*EXERCISE BRIEF*: In the data that follows, count the lines in which the word "picture" occurs, and report that figure alone.

····················

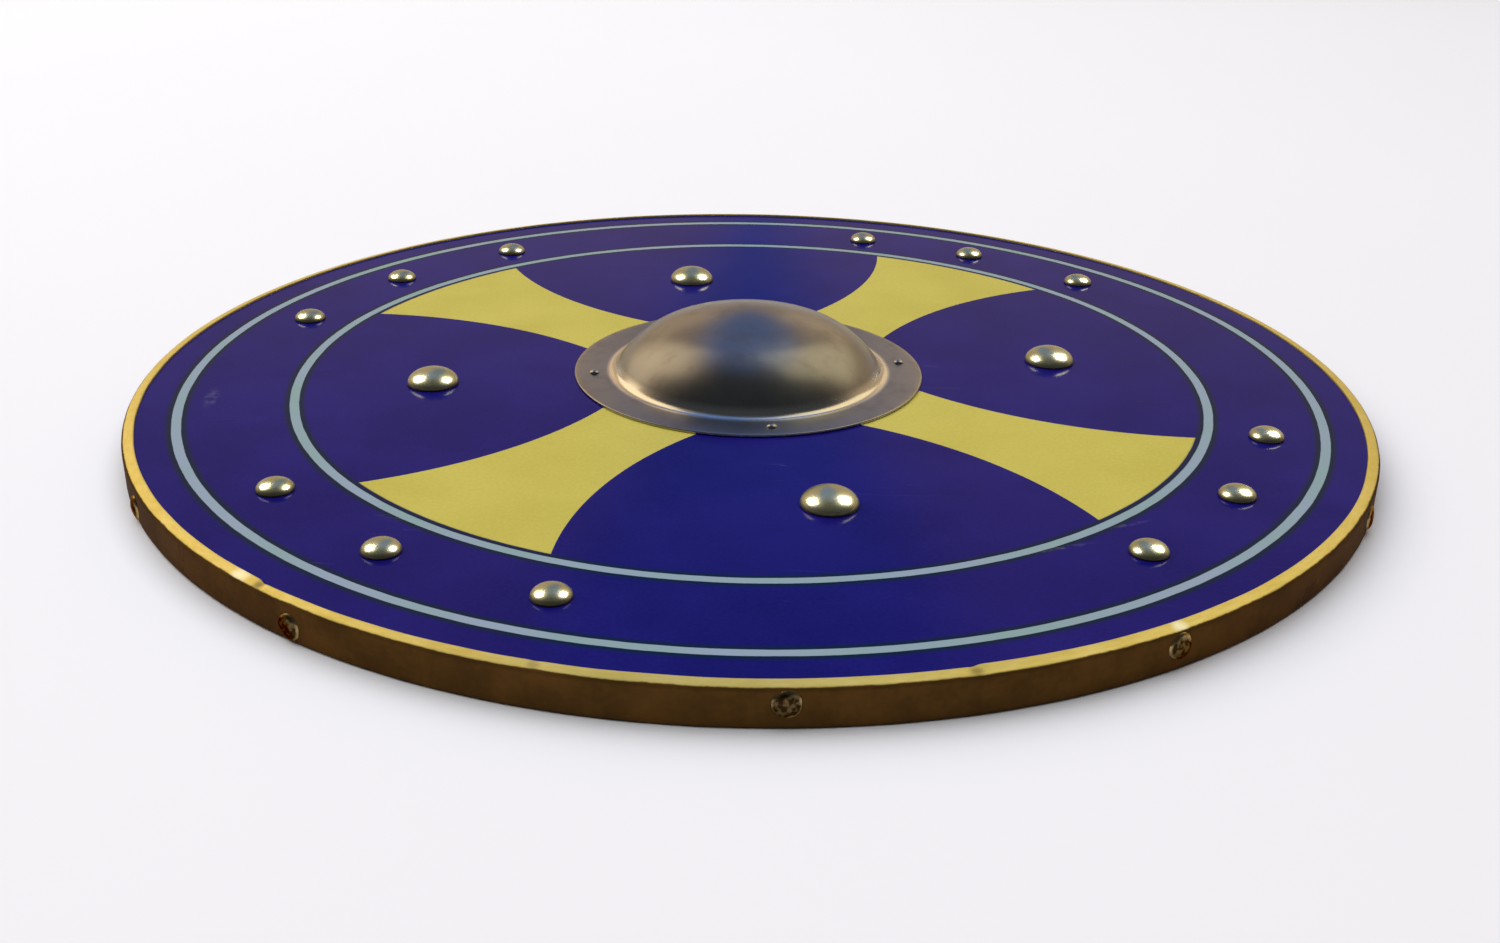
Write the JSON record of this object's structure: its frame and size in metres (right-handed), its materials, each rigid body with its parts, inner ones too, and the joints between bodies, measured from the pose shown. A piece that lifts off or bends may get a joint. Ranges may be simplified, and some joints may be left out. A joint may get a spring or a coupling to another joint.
{
  "type": "round shield",
  "caption": "Round wooden shield with a painted cross, domed steel boss, brass edging and domed studs; hand hole with a grip behind the boss.",
  "frame": {"origin": "centre of the disc, on the plane that the back of the edging rests on", "axes": "+Z out of the painted face through the boss, +Y to the far side of the picture, +X to its right"},
  "size_m": [0.614, 0.6138, 0.0477],
  "materials": {
    "painted_board": "semi-gloss blue and yellow paint on the face, bare plywood behind",
    "brass_edging": "rubbed brass, dull and brown on the side",
    "steel_boss": "satin steel",
    "boss_nail_steel": "bright steel",
    "stud_metal": "polished pale brass"
  },
  "bodies": {
    "root": {"board": "painted_board", "brass_edging": "brass_edging", "boss": "steel_boss", "boss_nail_1": "boss_nail_steel", "boss_nail_2": "boss_nail_steel", "boss_nail_3": "boss_nail_steel", "boss_nail_4": "boss_nail_steel", "large_stud_1": "stud_metal", "large_stud_2": "stud_metal", "large_stud_3": "stud_metal", "large_stud_4": "stud_metal", "small_stud_01": "stud_metal", "small_stud_02": "stud_metal", "small_stud_03": "stud_metal", "small_stud_04": "stud_metal", "small_stud_05": "stud_metal", "small_stud_06": "stud_metal", "small_stud_07": "stud_metal", "small_stud_08": "stud_metal", "small_stud_09": "stud_metal", "small_stud_10": "stud_metal", "small_stud_11": "stud_metal", "small_stud_12": "stud_metal", "rim_nail_01": "stud_metal", "rim_nail_02": "stud_metal", "rim_nail_03": "stud_metal", "rim_nail_04": "stud_metal", "rim_nail_05": "stud_metal", "rim_nail_06": "stud_metal", "rim_nail_07": "stud_metal", "rim_nail_08": "stud_metal", "rim_nail_09": "stud_metal", "rim_nail_10": "stud_metal", "rim_nail_11": "stud_metal", "rim_nail_12": "stud_metal"}
  },
  "joints": []
}
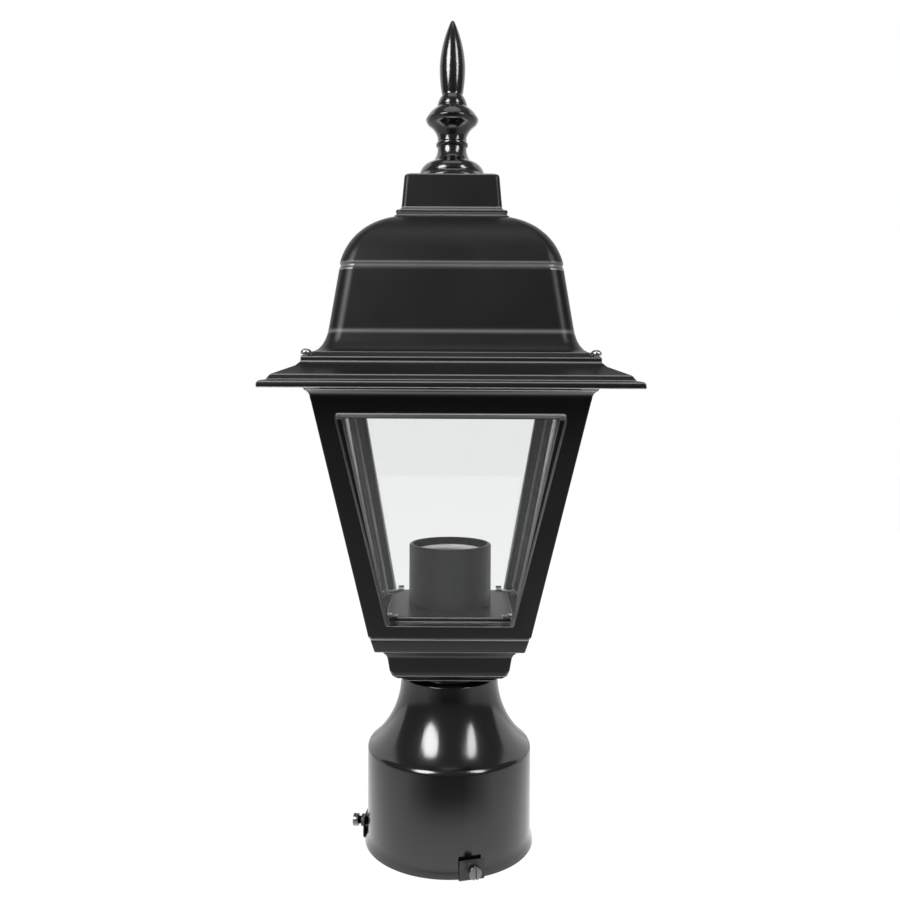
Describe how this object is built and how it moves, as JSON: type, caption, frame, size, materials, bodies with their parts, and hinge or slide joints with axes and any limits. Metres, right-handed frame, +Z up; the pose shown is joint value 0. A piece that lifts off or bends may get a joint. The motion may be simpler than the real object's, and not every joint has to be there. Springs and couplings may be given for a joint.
{
  "type": "post-top lantern",
  "caption": "Small square black post-top lantern with a domed roof, spear finial, clear tapering panes and a round post collar with clamp screws.",
  "frame": {"origin": "on the lantern's axis at its lowest point, the folds of the clip nuts under the collar's rim", "axes": "+Z up the post's axis to the finial, -Y to the front, +X to the right seen from the front"},
  "size_m": [0.1632, 0.1632, 0.4127],
  "materials": {
    "black_coat": "semi-gloss black powder coat on cast metal",
    "black_gloss": "gloss black enamel on cast metal",
    "clear_glass": "clear",
    "spring_steel": "bright zinc",
    "black_spring_steel": "black phosphated spring steel",
    "plated_steel": "bright zinc plate",
    "porcelain": "white glazed porcelain",
    "brass_shell": "satin",
    "green_steel": "green dyed zinc"
  },
  "bodies": {
    "lantern": {"finial": "black_gloss", "roof": "black_coat", "cage": "black_coat", "neck_ring": "black_coat", "fitter": "black_gloss", "socket_cup": "black_coat", "pane_front": "clear_glass", "pane_back": "clear_glass", "pane_left": "clear_glass", "pane_right": "clear_glass", "pane_clips": "spring_steel", "clip_nuts": "black_spring_steel", "roof_screws": "plated_steel", "finial_stud": "plated_steel", "finial_washer": "plated_steel", "finial_nut": "plated_steel", "threaded_tube": "plated_steel", "upper_washer": "plated_steel", "upper_nut": "plated_steel", "lower_washer": "plated_steel", "lower_nut": "plated_steel", "lampholder_screws": "plated_steel", "lampholder": "porcelain", "screw_shell": "brass_shell", "centre_contact": "brass_shell", "contact_rivet": "brass_shell", "ground_screw": "green_steel"},
    "clamp_screw_1": {"clamp_screw_1": "plated_steel"},
    "clamp_screw_2": {"clamp_screw_2": "plated_steel"},
    "clamp_screw_3": {"clamp_screw_3": "plated_steel"}
  },
  "joints": [
    {"name": "clamp_screw_1_travel", "type": "slide", "parent": "lantern", "child": "clamp_screw_1", "axis": [-0.2521, 0.9677, 0], "range_m": [-0.0025, 0.001]},
    {"name": "clamp_screw_2_travel", "type": "slide", "parent": "lantern", "child": "clamp_screw_2", "axis": [-0.6547, -0.7559, 0], "range_m": [-0.0025, 0.001]},
    {"name": "clamp_screw_3_travel", "type": "slide", "parent": "lantern", "child": "clamp_screw_3", "axis": [0.9938, -0.1115, 0], "range_m": [-0.0025, 0.001]}
  ]
}
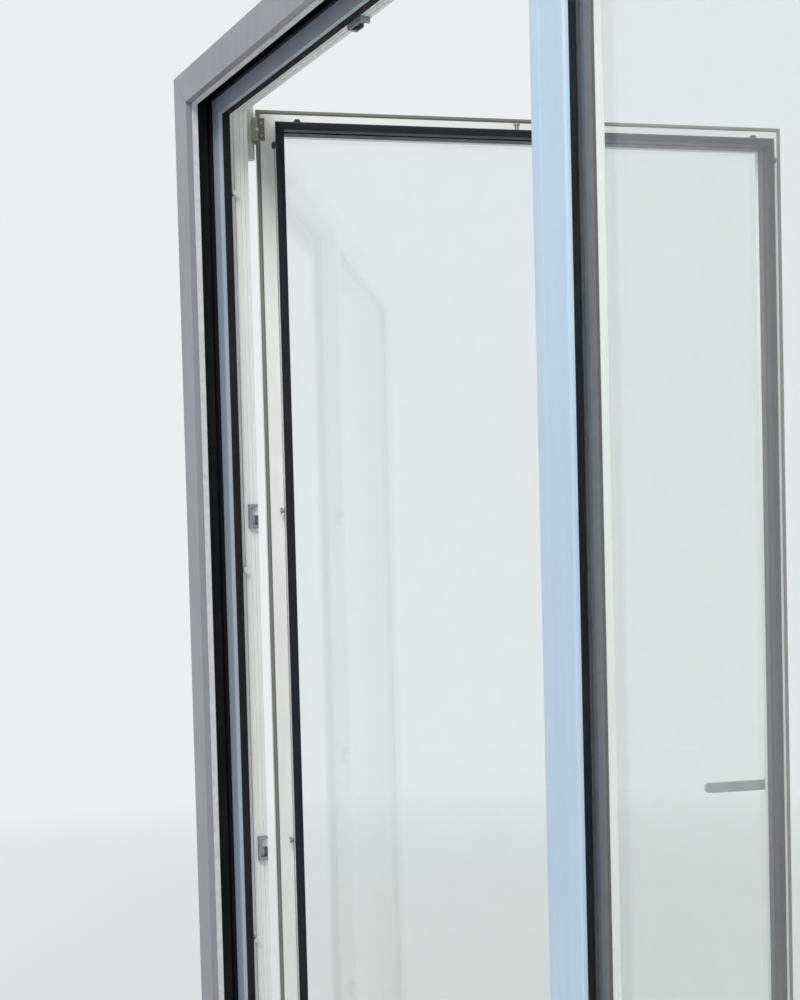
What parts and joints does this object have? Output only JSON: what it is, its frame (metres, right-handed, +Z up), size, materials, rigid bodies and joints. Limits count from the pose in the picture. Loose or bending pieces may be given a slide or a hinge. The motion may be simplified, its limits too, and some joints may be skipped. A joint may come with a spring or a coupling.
{
  "type": "framed glass entrance door",
  "caption": "Glazed entrance door in a clad white frame, with a side-hung leaf that opens inwards beside a fixed light.",
  "frame": {"origin": "under the sill, at the middle of the frame's length and of its depth", "axes": "+X to the right seen from outside, +Y into the building, +Z up"},
  "size_m": [2.052, 1.1163, 2.35],
  "materials": {
    "profile_white": "satin white",
    "cladding": "satin blue-grey powder coat",
    "leaf_cladding": "satin dark grey powder coat",
    "trim": "satin anthracite powder coat",
    "strip": "matt light grey",
    "seal_black": "matt black",
    "seal_grey": "matt dark grey",
    "glass": "clear",
    "spacer": "matt dark grey",
    "packers": "matt",
    "packers_black": "matt black",
    "hardware": "zinc plated",
    "handle_metal": "satin anodised",
    "caps_white": "satin white"
  },
  "bodies": {
    "frame": {"jamb_left": "profile_white", "jamb_right": "profile_white", "head": "profile_white", "sill": "profile_white", "mullion": "profile_white", "jamb_left_cladding": "cladding", "jamb_right_cladding": "cladding", "head_cladding": "cladding", "sill_cladding": "cladding", "mullion_cladding": "cladding", "trim_left": "trim", "trim_head": "trim", "trim_right": "trim", "trim_edge_strip": "strip", "trim_slot_seal": "seal_black", "sill_flashing": "trim", "weep_caps": "caps_white", "door_seal": "seal_black", "fixed_pane_outer": "glass", "fixed_pane_inner": "glass", "fixed_edge_sealant": "seal_black", "fixed_spacer": "spacer", "fixed_gasket_outer": "seal_black", "fixed_gasket_inner": "seal_black", "fixed_packers": "packers", "fixed_beads": "profile_white", "keeps": "hardware", "frame_hinge_top": "hardware", "frame_hinge_bottom": "hardware", "hinge_pins": "hardware"},
    "leaf": {"leaf_stile_hinge_side": "profile_white", "leaf_stile_lock_side": "profile_white", "leaf_rail_top": "profile_white", "leaf_rail_bottom": "profile_white", "leaf_stile_hinge_side_cladding": "leaf_cladding", "leaf_stile_lock_side_cladding": "leaf_cladding", "leaf_rail_top_cladding": "leaf_cladding", "leaf_rail_bottom_cladding": "leaf_cladding", "leaf_pane_outer": "glass", "leaf_pane_inner": "glass", "leaf_edge_sealant": "seal_black", "leaf_spacer": "spacer", "leaf_gasket_outer": "seal_black", "leaf_gasket_inner": "seal_black", "leaf_packers": "packers", "leaf_beads": "profile_white", "leaf_flange_seal": "seal_grey", "faceplates": "hardware", "gearbox": "hardware", "handle_rosette": "handle_metal", "leaf_edge_blocks": "packers_black", "leaf_hinge_top": "hardware", "leaf_hinge_bottom": "hardware", "hinge_caps": "caps_white"},
    "handle": {"handle_lever": "handle_metal", "handle_spindle": "hardware"},
    "lock_rod": {"lock_rod": "hardware"},
    "top_rod": {"top_rod": "hardware"},
    "hinge_rod": {"hinge_rod": "hardware"}
  },
  "joints": [
    {"name": "leaf_swing", "type": "hinge", "parent": "frame", "child": "leaf", "pos_m": [-0.999, 0.047, 1.1], "axis": [0, 0, 1], "range_deg": [-72, 23]},
    {"name": "handle_turn", "type": "hinge", "parent": "leaf", "child": "handle", "pos_m": [-0.70205, 0.98358, 1.05], "axis": [0.9511, -0.309, 0], "range_deg": [0, 90]},
    {"name": "lock_rod_slide", "type": "slide", "parent": "leaf", "child": "lock_rod", "axis": [0, 0, 1], "range_m": [0, 0.018]},
    {"name": "top_rod_slide", "type": "slide", "parent": "leaf", "child": "top_rod", "axis": [-0.309, -0.9511, 0], "range_m": [0, 0.018]},
    {"name": "hinge_rod_slide", "type": "slide", "parent": "leaf", "child": "hinge_rod", "axis": [0, 0, -1], "range_m": [0, 0.018]}
  ],
  "couplings": [
    {"joint": "lock_rod_slide", "follows": "handle_turn", "m_per_rad": 0.011459},
    {"joint": "top_rod_slide", "follows": "handle_turn", "m_per_rad": 0.011459},
    {"joint": "hinge_rod_slide", "follows": "handle_turn", "m_per_rad": 0.011459}
  ]
}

····················

*ANSWER TO THIS EXERCISE*: 2